Udev started, ntpd reported the network issue, then udev finished.  Hmm...why did Udev start?  It turns out that the unix team added a disk (which has always been considered safe during business hours) and as part of Oracle's procedure to create the udev rule, they needed to run start_udev.  The first reaction was to declare "adding storage" an "after-hours practice only" from now on...and that would usually be ok...but there are times that emergencies come up and adding storage can't wait until after hours, and must be done online...so we needed a better answer.

The analysis of the issue showed that when the Unix team followed their procedure and ran start_udev, udev deleted the public network interface and re-created it within a few seconds which caused the listener to crash...and of course, clusterware wasn't ok with this.  All the scan listeners and services fled from that node to other nodes.  Without noticing an issue, the unix team proceeded to add the storage to the other nodes causing failovers over and over.  

We opened tickets with Oracle (since we followed their documented process per multiple MOS notes) and Redhat (since they support Udev).  The Oracle ticket didn't really go anywhere...the Redhat ticket said this is normal, expected behavior, which I thought is strange...I've done this probably hundreds of times and never noticed a problem, and I found nothing on MOS that mentions a problem.   RH eventually suggested we add HOTPLUG="NO" to the network configuration files.  After that, when we run start_udev, we don't have the problem, the message log doesn't show the network interface getting dropped and re-created...and everything is good.  We're able to add storage w/o an outage again.


I updated the MOS SR w/Redhat's resolution.  Hopefully this will be mentioned in a future note, or added to RACCHECK, for those of us running Oracle on Redhat 6+, where asmlib is unavailable.

-- UPDATE -- (Thanks for finding this, Dave Jones)

From Oracle, per note 414897.1, 1528148.1, 371814.1 etc, we're told to use start_udev to activate a new rule and add storage.  From Redhat (https://access.redhat.com/site/solutions/154183) we're told to never manually run start_udev.

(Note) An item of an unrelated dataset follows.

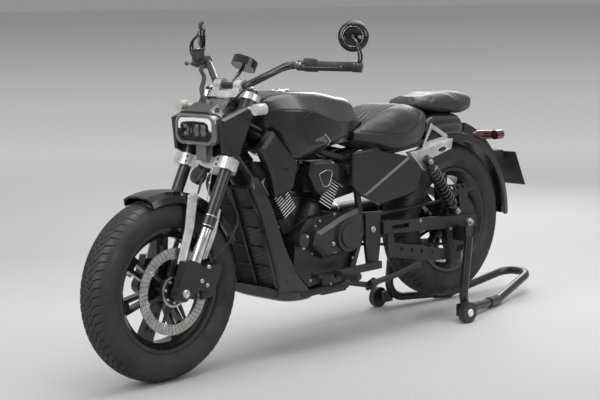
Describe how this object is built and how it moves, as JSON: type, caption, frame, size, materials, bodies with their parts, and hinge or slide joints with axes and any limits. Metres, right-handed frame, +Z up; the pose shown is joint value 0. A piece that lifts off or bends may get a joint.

Redhat has a better suggestion...you can trigger the udev event and not lose your network configuration and only effect the specific device you're working with via:

echo change > /sys/block/sdg/sdg1/uevent

I think this is a better option...so...do this instead of start_udev.  I would expect this to become a bigger issue as more people migrate to RH 6+, where asmlib isn't an option.